- _RAW DATA_:
>> Start

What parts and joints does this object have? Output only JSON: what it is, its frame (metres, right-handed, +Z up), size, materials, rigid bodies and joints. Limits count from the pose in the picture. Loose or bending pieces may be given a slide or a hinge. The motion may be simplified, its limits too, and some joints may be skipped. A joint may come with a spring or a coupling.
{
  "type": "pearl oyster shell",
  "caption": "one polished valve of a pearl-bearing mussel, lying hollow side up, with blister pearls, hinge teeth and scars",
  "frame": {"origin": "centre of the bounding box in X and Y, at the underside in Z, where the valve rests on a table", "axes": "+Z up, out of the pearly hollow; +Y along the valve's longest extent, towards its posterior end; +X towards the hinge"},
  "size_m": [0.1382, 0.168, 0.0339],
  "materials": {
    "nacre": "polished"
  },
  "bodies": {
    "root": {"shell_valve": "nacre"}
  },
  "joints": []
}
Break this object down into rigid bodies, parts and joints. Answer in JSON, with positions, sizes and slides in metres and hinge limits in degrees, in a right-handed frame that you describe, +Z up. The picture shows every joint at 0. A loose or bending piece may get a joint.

>> End

- _EXERCISE TASK_:
Would you reproduce all the entries exactly?

- _EXERCISE RESULT_:
What parts and joints does this object have? Output only JSON: what it is, its frame (metres, right-handed, +Z up), size, materials, rigid bodies and joints. Limits count from the pose in the picture. Loose or bending pieces may be given a slide or a hinge. The motion may be simplified, its limits too, and some joints may be skipped. A joint may come with a spring or a coupling.
{
  "type": "pearl oyster shell",
  "caption": "one polished valve of a pearl-bearing mussel, lying hollow side up, with blister pearls, hinge teeth and scars",
  "frame": {"origin": "centre of the bounding box in X and Y, at the underside in Z, where the valve rests on a table", "axes": "+Z up, out of the pearly hollow; +Y along the valve's longest extent, towards its posterior end; +X towards the hinge"},
  "size_m": [0.1382, 0.168, 0.0339],
  "materials": {
    "nacre": "polished"
  },
  "bodies": {
    "root": {"shell_valve": "nacre"}
  },
  "joints": []
}
Break this object down into rigid bodies, parts and joints. Answer in JSON, with positions, sizes and slides in metres and hinge limits in degrees, in a right-handed frame that you describe, +Z up. The picture shows every joint at 0. A loose or bending piece may get a joint.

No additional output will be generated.